Francisco de Zurbarán was a Baroque Spanish painter who is most famous for his paintings of clergy members such as nuns and monks. Zurbarán was such a great painter that he has been nicknamed ‘the Spanish Caravaggio’. He was also a friend and contemporary of the famous Baroque Spanish painter, Diego de Velázquez.
Francisco de Zurbarán was born and baptized in the town of Fuente de Cantos in the region of Extremadura. Zurbarán began drawing as a child, sketching objects using charcoal. In 1614, Zurbarán’s father managed to get him an apprenticeship with an artist named Pedro Díaz de Villanueva in Seville for three years. It was here that Francisco de Zurbarán met some of the other great Spanish painters-to-be, such as Alonso Cano. During his apprenticeship, Francisco painted one of his first paintings of his artistic career, a painting of the ‘Inmaculada’ (Immaculate Conception) in 1616.

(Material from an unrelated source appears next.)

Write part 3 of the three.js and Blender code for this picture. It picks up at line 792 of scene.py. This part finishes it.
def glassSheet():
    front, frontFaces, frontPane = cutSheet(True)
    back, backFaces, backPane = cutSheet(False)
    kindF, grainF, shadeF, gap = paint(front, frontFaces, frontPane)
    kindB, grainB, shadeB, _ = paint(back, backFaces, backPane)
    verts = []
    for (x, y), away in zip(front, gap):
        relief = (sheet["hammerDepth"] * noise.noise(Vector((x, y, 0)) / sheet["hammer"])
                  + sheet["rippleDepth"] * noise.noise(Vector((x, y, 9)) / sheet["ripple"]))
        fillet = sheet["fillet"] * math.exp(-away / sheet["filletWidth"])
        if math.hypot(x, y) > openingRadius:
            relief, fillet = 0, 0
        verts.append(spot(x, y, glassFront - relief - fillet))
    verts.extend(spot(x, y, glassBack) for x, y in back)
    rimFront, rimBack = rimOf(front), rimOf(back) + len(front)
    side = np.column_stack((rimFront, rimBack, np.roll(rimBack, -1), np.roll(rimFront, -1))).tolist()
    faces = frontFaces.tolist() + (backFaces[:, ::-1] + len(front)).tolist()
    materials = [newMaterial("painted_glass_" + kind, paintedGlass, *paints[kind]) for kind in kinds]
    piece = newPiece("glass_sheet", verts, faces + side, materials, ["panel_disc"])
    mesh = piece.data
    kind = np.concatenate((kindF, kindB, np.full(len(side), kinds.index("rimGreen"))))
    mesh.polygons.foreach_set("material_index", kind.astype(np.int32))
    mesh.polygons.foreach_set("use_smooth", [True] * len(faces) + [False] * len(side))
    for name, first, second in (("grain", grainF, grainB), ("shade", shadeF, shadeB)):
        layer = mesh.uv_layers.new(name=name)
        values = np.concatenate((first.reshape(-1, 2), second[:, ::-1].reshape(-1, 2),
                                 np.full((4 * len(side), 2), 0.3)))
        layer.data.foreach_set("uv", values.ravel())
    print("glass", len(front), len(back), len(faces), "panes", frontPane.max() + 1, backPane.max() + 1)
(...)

At the end of his apprenticeship in 1617, Francisco de Zurbarán married María Páez in Seville, with whom he had three children. Tragically however, María would die only a few years later. Francisco then remarried in 1625 to Beatriz de Morales, who was herself a widow at the time.
By 1622, Francisco de Zurbarán’s fame had grown which led him to be contracted to paint a portrait for the church in his hometown of Fuente de Cantos. In 1626, Zurbarán signed a contract to paint for the Dominican Order in San Pablo el Real in Seville. For this Order, Zurbarán would paint twenty-one paintings in the space of just eight months.
In 1627, Francisco de Zurbarán painted one of his most famous paintings, which was celebrated by many of his contemporaries, the ‘Cristo en la Cruz’ (Christ on the Cross). We can clearly see the Baroque style of Zurbarán in this painting. The piece of white linen that Christ is wearing which is so fluid, contrasts strongly with the taught muscles of His body.
Francisco de Zurbarán signed another contract in 1628 with the Convent of Our Lady of Mercy and settled down with his family in Seville, where he set up his own workshop. Here he painted the portrait of San Serapio, a man who had died after being tortured. Zurbarán managed to show the horrors of this ordeal in his painting without resorting to a gory depiction of the scene. Zurbarán completed the piece without painting even one drop of blood.
Zurbarán travelled to Madrid in 1634. In the Spanish capital, Zurbarán’s style evolved significantly thanks to the input of Diego de Velázquez. Francisco moved towards a more Caravaggio-esque style of painting after studying many of the Italian painter’s works. While in Madrid, Francisco de Zurbarán was also named the official painter for the Spanish King.
Zurbarán then went to live by the coast, where he encountered the ships heading for the Americas and other parts of the world. It was here that Francisco de Zurbarán began producing religious paintings for the American market including some for the capital of Peru, Lima. Some of the greatest paintings from this period of his life can be found in Auckland Castle in the town of Bishop Auckland in County Durham, England. Here you can find a series of twelve paintings entitled ‘Las tribus de Israel’ (The Tribes of Israel), which were probably stolen from a Spanish ship during a pirate attack. His painting production increased significantly thanks to his popularity in South America. In 1647, a convent in Peru ordered thirty-eight paintings, of which twenty-four were of the Virgin Mary.
In 1650, Francisco de Zurbarán relocated to Madrid where he painted many of his most famous paintings, including the portrait of the Virgin Mary in the painting ‘La Anunciación’ (The Annunciation) which can now be found in the Museum of Grenoble, and ‘Cristo llevando la Cruz’ (Christ Carrying the Cross) in the Cathedral of Orleans. The year of 1658 saw all four of the great Spanish painters, Zurbarán, Velázquez, Cano and Murillo, in the city of Madrid. However this phenomenon did not last long as only a few years later Zurbarán died.
Francisco de Zurbarán was a painter whose style changed a lot during the course of his life. However he was excellent at painting fabrics, for which he must have studied extensively. Furthermore, the foregrounds of his paintings were highly detailed, particularly in relation to the depiction of light.